Written task: Return nothing but the lines from the line containing "Break this object" through the last line of the records, reproduced exactly.
-- Begin Supplied records --
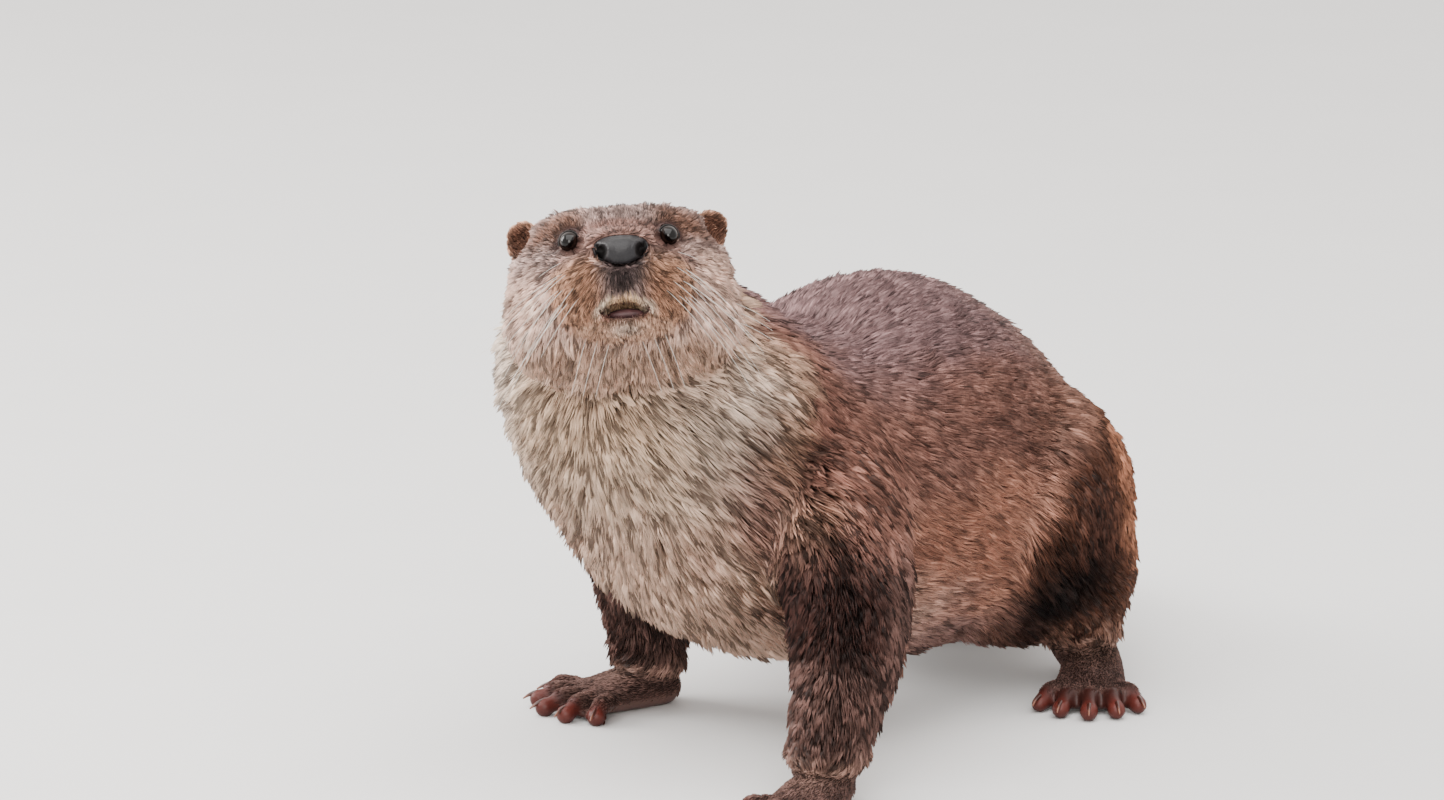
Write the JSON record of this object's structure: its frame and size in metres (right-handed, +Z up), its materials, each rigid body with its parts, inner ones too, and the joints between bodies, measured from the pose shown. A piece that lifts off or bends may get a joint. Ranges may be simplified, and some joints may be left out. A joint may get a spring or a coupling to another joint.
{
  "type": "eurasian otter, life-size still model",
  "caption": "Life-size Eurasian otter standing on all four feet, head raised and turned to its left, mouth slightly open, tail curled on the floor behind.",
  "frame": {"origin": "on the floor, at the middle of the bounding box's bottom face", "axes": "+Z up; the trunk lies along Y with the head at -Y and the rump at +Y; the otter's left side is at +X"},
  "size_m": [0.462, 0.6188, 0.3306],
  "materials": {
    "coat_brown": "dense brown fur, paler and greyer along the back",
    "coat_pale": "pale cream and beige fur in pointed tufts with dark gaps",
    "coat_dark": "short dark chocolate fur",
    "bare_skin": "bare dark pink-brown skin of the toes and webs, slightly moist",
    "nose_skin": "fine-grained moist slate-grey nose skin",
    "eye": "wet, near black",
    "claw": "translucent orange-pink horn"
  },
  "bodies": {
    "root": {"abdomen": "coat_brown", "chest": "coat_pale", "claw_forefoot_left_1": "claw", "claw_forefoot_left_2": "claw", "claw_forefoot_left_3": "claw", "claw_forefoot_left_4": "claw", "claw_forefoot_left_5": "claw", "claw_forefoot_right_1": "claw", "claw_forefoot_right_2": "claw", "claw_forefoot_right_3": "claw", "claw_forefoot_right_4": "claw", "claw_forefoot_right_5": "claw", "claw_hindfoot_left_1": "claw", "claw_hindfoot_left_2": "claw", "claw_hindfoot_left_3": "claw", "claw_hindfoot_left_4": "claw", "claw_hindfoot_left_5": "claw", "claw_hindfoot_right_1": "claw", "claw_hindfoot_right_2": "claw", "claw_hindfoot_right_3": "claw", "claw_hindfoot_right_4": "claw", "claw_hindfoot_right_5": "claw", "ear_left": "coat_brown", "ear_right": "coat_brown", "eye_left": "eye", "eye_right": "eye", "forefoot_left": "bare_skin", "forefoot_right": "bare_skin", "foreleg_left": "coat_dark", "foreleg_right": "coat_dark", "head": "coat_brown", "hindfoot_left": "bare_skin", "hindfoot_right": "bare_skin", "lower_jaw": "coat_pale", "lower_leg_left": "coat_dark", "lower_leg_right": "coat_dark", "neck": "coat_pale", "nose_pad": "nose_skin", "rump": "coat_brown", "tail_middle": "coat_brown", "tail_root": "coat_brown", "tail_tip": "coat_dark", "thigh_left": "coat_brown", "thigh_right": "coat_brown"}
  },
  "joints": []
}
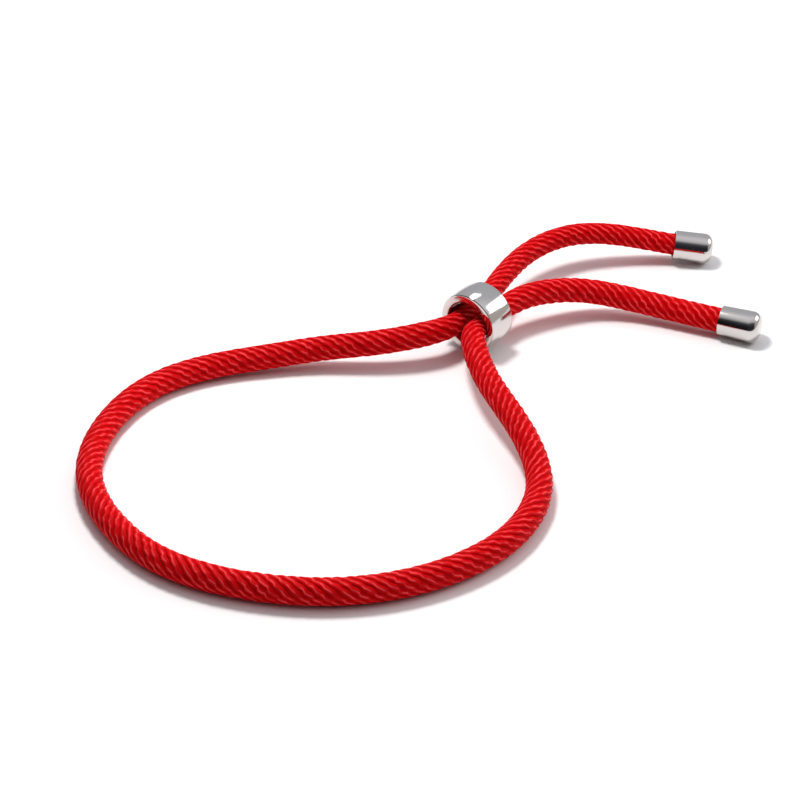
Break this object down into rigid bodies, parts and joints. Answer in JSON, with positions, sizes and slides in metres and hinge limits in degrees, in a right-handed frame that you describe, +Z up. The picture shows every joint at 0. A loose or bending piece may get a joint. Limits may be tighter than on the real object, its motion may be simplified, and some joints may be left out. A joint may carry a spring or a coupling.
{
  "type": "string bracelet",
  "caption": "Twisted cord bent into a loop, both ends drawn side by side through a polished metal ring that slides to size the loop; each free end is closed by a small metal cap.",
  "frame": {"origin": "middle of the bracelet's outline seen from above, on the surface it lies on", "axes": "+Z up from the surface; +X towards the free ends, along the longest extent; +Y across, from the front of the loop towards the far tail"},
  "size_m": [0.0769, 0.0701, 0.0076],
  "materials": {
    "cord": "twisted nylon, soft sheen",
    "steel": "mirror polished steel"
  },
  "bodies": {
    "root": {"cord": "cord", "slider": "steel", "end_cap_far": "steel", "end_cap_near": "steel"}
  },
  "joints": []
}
-- End Supplied records --
Finished exercise:
Break this object down into rigid bodies, parts and joints. Answer in JSON, with positions, sizes and slides in metres and hinge limits in degrees, in a right-handed frame that you describe, +Z up. The picture shows every joint at 0. A loose or bending piece may get a joint. Limits may be tighter than on the real object, its motion may be simplified, and some joints may be left out. A joint may carry a spring or a coupling.
{
  "type": "string bracelet",
  "caption": "Twisted cord bent into a loop, both ends drawn side by side through a polished metal ring that slides to size the loop; each free end is closed by a small metal cap.",
  "frame": {"origin": "middle of the bracelet's outline seen from above, on the surface it lies on", "axes": "+Z up from the surface; +X towards the free ends, along the longest extent; +Y across, from the front of the loop towards the far tail"},
  "size_m": [0.0769, 0.0701, 0.0076],
  "materials": {
    "cord": "twisted nylon, soft sheen",
    "steel": "mirror polished steel"
  },
  "bodies": {
    "root": {"cord": "cord", "slider": "steel", "end_cap_far": "steel", "end_cap_near": "steel"}
  },
  "joints": []
}